Will you quote precisely the lines that run from the top of the material below to the line containing "EAR_HEIGHT = 0.060", both ends included?

(CAD and scene scripts)

· · · · ·

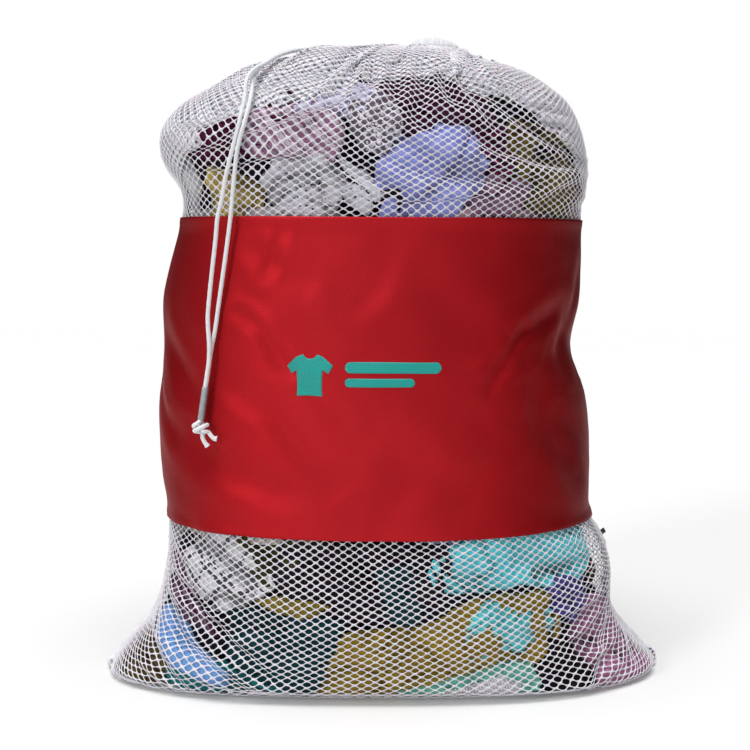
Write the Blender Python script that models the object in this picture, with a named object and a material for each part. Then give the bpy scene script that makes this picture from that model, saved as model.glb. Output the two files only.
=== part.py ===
"""Mesh laundry bag, stuffed with washing and drawn shut, standing on its bottom seam.

Frame: X to the right, the front of the bag towards -Y, Z up, metres.  The origin is on the
floor under the middle of the bag.  The flat bag is two panels of 610 by 914 mm, each in equal
thirds: lower mesh, woven nylon band, upper mesh.
"""

import math

import bmesh
import bpy
import numpy as np
from mathutils import Vector

CLOTH = 0.0012            # thickness of a panel
JOIN = 0.0004             # gap between neighbouring pieces
SEAM_ROOM = 0.0036        # from the seam's middle to the edge of a panel
SEAM_RADIUS = 0.0025      # the turned seam inside each side edge
SEAM_SHARE = 0.985        # how far along the floor outline the panels' bottom edges reach
SEAM_SHORT = 0.020        # how much less of it the bottom seam takes at each end
SEAM_SINK = 0.0015        # how far the side seams' middle lies inside the outline
SEAM_LIFT = 0.0005        # how far their lower ends are clear of the floor panels
SEAM_TOP = 18.7           # level at which the side seams end, under the hem
FULLNESS = 2.25           # superellipse exponent of every level section
FLOOR_FULLNESS = 2.6      # the same where the bag meets the floor
FLOOR_FADE = 0.040        # height over which the one turns into the other
EAR_FORWARD = 0.030       # how far the left bottom corner is pulled to the front
EAR_HEIGHT = 0.060        # the pull dies out over this height

# The bag's outline, one row for each level from the floor to the mouth:
# front y and z, back y and z, left x, right x.
LEVELS = np.array([
    (-0.128, 0.000, 0.128, 0.000, -0.280, 0.281),
    (-0.143, 0.006, 0.143, 0.006, -0.288, 0.288),
    (-0.152, 0.018, 0.152, 0.018, -0.283, 0.283),
    (-0.158, 0.035, 0.158, 0.035, -0.271, 0.264),
    (-0.162, 0.066, 0.161, 0.066, -0.244, 0.241),
    (-0.162, 0.110, 0.160, 0.110, -0.231, 0.231),
    (-0.159, 0.164, 0.158, 0.164, -0.228, 0.219),
    (-0.157, 0.225, 0.157, 0.225, -0.239, 0.220),
    (-0.157, 0.287, 0.157, 0.287, -0.240, 0.215),
    (-0.156, 0.340, 0.156, 0.340, -0.231, 0.194),
    (-0.155, 0.395, 0.156, 0.395, -0.232, 0.202),
    (-0.153, 0.471, 0.156, 0.471, -0.210, 0.203),
    (-0.153, 0.500, 0.158, 0.500, -0.210, 0.208),
    (-0.152, 0.530, 0.158, 0.532, -0.232, 0.211),
    (-0.147, 0.562, 0.155, 0.562, -0.234, 0.207),
    (-0.133, 0.593, 0.146, 0.586, -0.213, 0.194),
    (-0.110, 0.616, 0.133, 0.600, -0.181, 0.174),
    (-0.078, 0.634, 0.115, 0.605, -0.150, 0.156),
    (-0.040, 0.644, 0.096, 0.607, -0.096, 0.134),
    (-0.012, 0.645, 0.080, 0.610, -0.040, 0.112),
    (0.010, 0.642, 0.066, 0.614, 0.016, 0.084),
])
BAND_LOW = 6              # row of LEVELS at the band's lower edge
BAND_HIGH = 11            # row of LEVELS at the band's upper edge
LEVEL_GAP = 0.0016        # half the gap between band and mesh, as a share of a LEVELS row

COLUMNS = 22              # faces across a panel
FLOOR_ROWS = 3            # faces from the bottom seam to the floor outline
LOWER_ROWS = 7
BAND_ROWS = 7
UPPER_ROWS = 10
SIDE_SEAM_POINTS = 42
BOTTOM_SEAM_POINTS = 31
HEM_STEPS = 52
HEM_SIDES = 10
LOOP_POINTS = 34

CORD_RADIUS = 0.0021
CORD_STEP = 0.0105        # about two and a half diameters
CHANNEL_RADIUS = 0.0027   # the drawcord's way through the hem
MOUTH_RADIUS = 0.030      # the drawcord's ring inside the hem
HEM_RISE = 0.0110         # from the panels' top edge to the middle of the hem
HEM_TALL = 0.0090         # half the height of the gathered hem
HEM_THICK = 0.0062        # half its thickness
HEM_RUFFLE = 0.0022       # how deep its ruffles are
HEM_RUFFLES = 15
MOUTH_LEFT = math.radians(206)   # where the cord leaves the hem, round from +X
MOUTH_GAP = math.radians(27)     # half the break in the hem there
LOOP_GAP = math.radians(22)      # half the break between the ends of the loop inside it

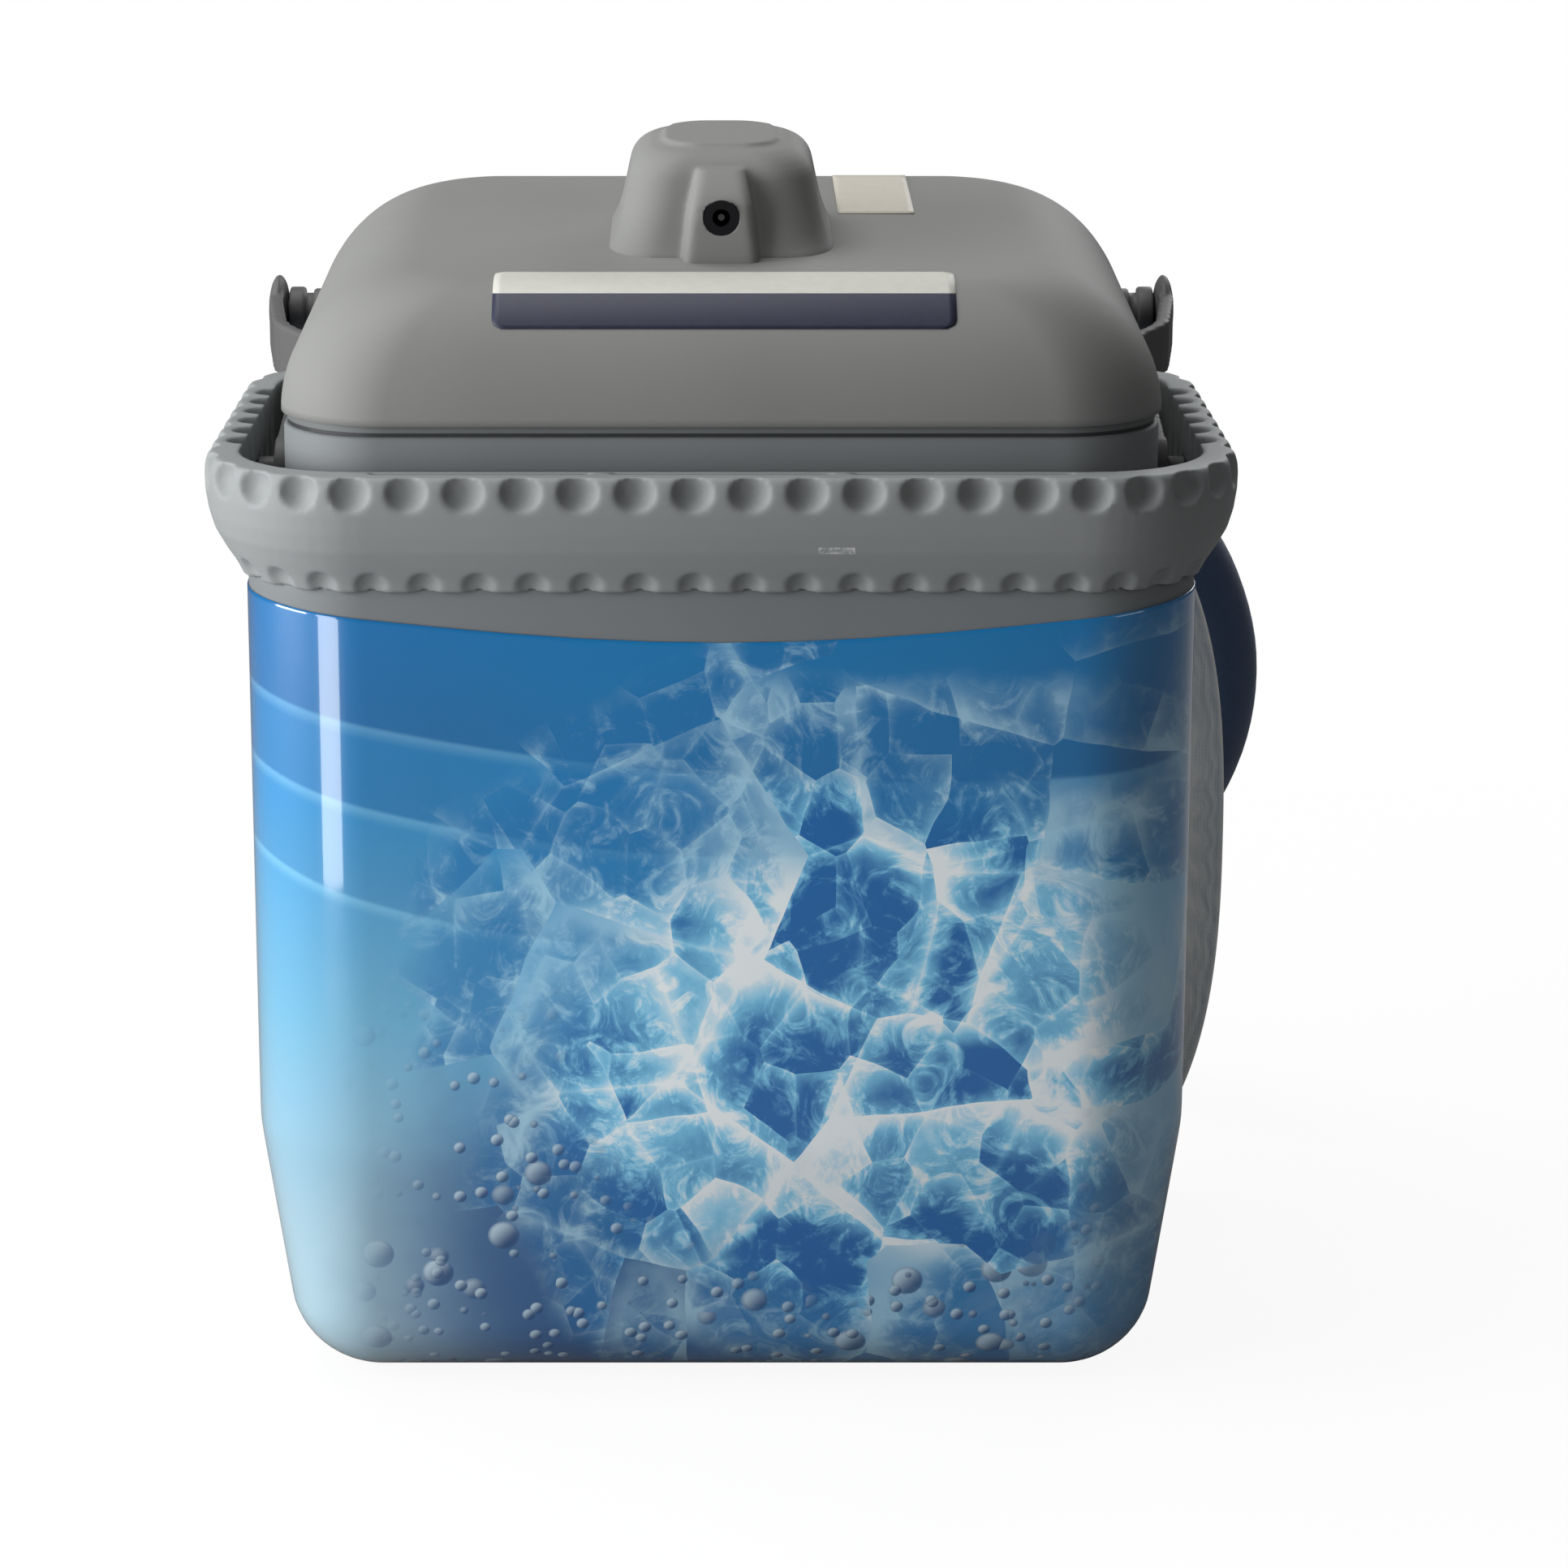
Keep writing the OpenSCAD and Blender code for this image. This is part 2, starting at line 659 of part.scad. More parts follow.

· · · · ·

**Answer to the exercise:**
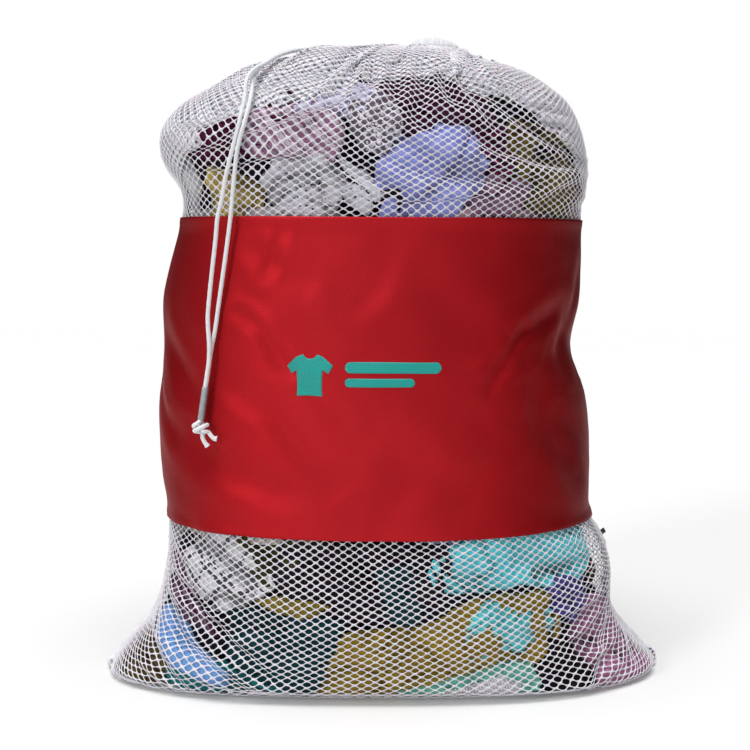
Write the Blender Python script that models the object in this picture, with a named object and a material for each part. Then give the bpy scene script that makes this picture from that model, saved as model.glb. Output the two files only.
=== part.py ===
"""Mesh laundry bag, stuffed with washing and drawn shut, standing on its bottom seam.

Frame: X to the right, the front of the bag towards -Y, Z up, metres.  The origin is on the
floor under the middle of the bag.  The flat bag is two panels of 610 by 914 mm, each in equal
thirds: lower mesh, woven nylon band, upper mesh.
"""

import math

import bmesh
import bpy
import numpy as np
from mathutils import Vector

CLOTH = 0.0012            # thickness of a panel
JOIN = 0.0004             # gap between neighbouring pieces
SEAM_ROOM = 0.0036        # from the seam's middle to the edge of a panel
SEAM_RADIUS = 0.0025      # the turned seam inside each side edge
SEAM_SHARE = 0.985        # how far along the floor outline the panels' bottom edges reach
SEAM_SHORT = 0.020        # how much less of it the bottom seam takes at each end
SEAM_SINK = 0.0015        # how far the side seams' middle lies inside the outline
SEAM_LIFT = 0.0005        # how far their lower ends are clear of the floor panels
SEAM_TOP = 18.7           # level at which the side seams end, under the hem
FULLNESS = 2.25           # superellipse exponent of every level section
FLOOR_FULLNESS = 2.6      # the same where the bag meets the floor
FLOOR_FADE = 0.040        # height over which the one turns into the other
EAR_FORWARD = 0.030       # how far the left bottom corner is pulled to the front
EAR_HEIGHT = 0.060        # the pull dies out over this height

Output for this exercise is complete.